The respondent resided in the Philippines for 12 years after leaving Guam. During this time he never returned to the United States, nor is there evidence that he intended to return, or that he intended his anticipated stay in the Philippines to be of short duration. His family ties, property holdings, and job were all in the Philippines; his only tie to the United States is his citizen brother. Assuming arguendo that the respondent was entitled to the presumption of lawful admission under 8 CFR 4.2(j), we conclude that his status has "changed" by virtue of his 12-year absence in the Philippines.

The respondent argues that he cannot be said to have intended to abandon his status as a lawful permanent resident because he was not even aware that he had attained that status until recently. The immigration judge, apparently relying on some of our language in Matter of Antolin, supra, stated that intent was immaterial to the issue of whether the respondent's status had changed. We believe that this statement requires some qualification.

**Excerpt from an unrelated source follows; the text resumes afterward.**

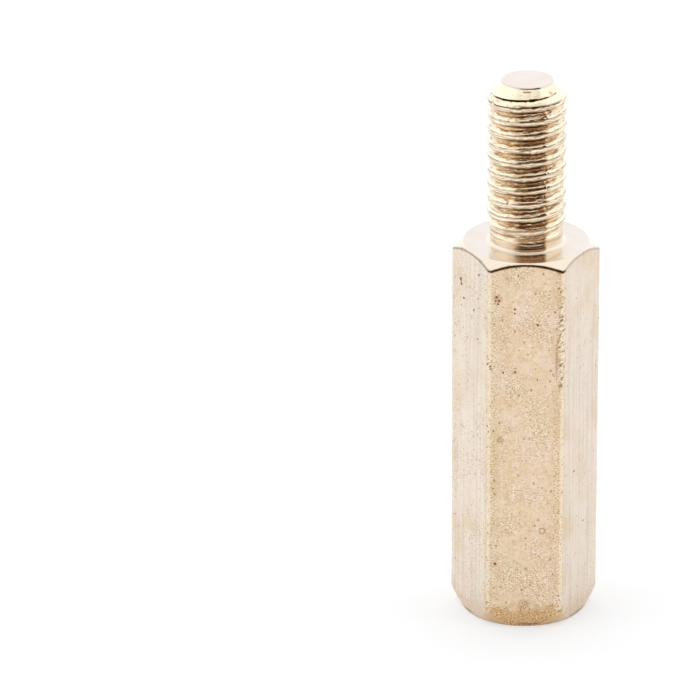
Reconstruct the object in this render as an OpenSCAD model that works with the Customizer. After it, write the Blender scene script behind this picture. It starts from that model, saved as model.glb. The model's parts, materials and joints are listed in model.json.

The thrust of some of our language in Matter of Antolin, supra, and Matter of Sias, 11 IN Dec. 171 (BIA 1965), where we cited section 101(a)(33) of the Act, was that intent was not relevant to determining change of status. Nevertheless, many decisions indicate that intent is one factor which should be considered in determining whether an alien has retained lawful permanent resident status. See e.g., U.S. ex rel. Lesto v. Day, 21 F.2d 307 (C.A. 2, 1927); Gamero v. INS, 367 F.2d 123 (C.A. 9, 1966); Santos v. INS, supra; Matter of Castro, supra; Matter of Montero, 14 IN Dec. 399 (BIA 1973); Matter of Salviejo, supra; Matter of Vielma-Ortiz, 11 IN Dec. 414 (BIA 1965); Matter of B----, 9 IN Dec. 211 (BIA 1961), rev'd on other grounds, Barrese v. Ryan, 203 F.Supp. 880 (D.Conn. 1962); Matter of D----C----, 3 IN Dec. 519 (BIA 1949); Matter of Guiot, 14 IN Dec. 393 (D.D. 1973).

The mere fact that the respondent alleges that he never had a specific intent to abandon his permanent resident status, however, does not establish that he had an affirmative intent to return to the United States after a temporary visit abroad. Moreover, the other factors in this case, such as duration of stay and ties, are overwhelming evidence of a "change" in status. See Matter of Castro, supra.

The respondent also contends that if he had known of his permanent resident status in 1956, he would not have returned to the Philippines, but rather would have remained in the United States. However, as we stated in Matter of Antolin, supra, we must determine the case on the facts before us, not upon speculation as to what might have happened under different circumstances.

We also reject the respondent's claim that the failure of the Government to inform him of his permanent resident status prevents the Government from denying him such status at the present time. In a somewhat analogous case, the United States Supreme Court recently rejected a petition for United States citizenship based on the Government's failure to apprise an alien of his right to naturalization. INS v. Hibi, 414 U.S. 5 (1973).

Finally, the respondent contends that the status of lawful permanent resident is comparable to that of citizenship, and therefore cannot be lost except upon a voluntary act of renunciation. The loss of lawful permanent resident status cannot be equated with the loss of citizenship. Matter of Antolin, supra; cf. Rabang v. Boyd, 353 U.S. 427 (1957); Manlangit v. INS, 488 F.2d 1073 (C.A. 4, 1973).

The result reached by the immigration judge was correct. The appeal will be dismissed.

ORDER: The appeal is dismissed.

Further order: Pursuant to the immigration judge's order, the respondent is permitted to depart from the United States voluntarily within 31 days from the date of this order or any extension beyond that time as may be granted by the district director; and in the event of failure so to depart, the respondent shall be deported as provided in the immigration judge's order.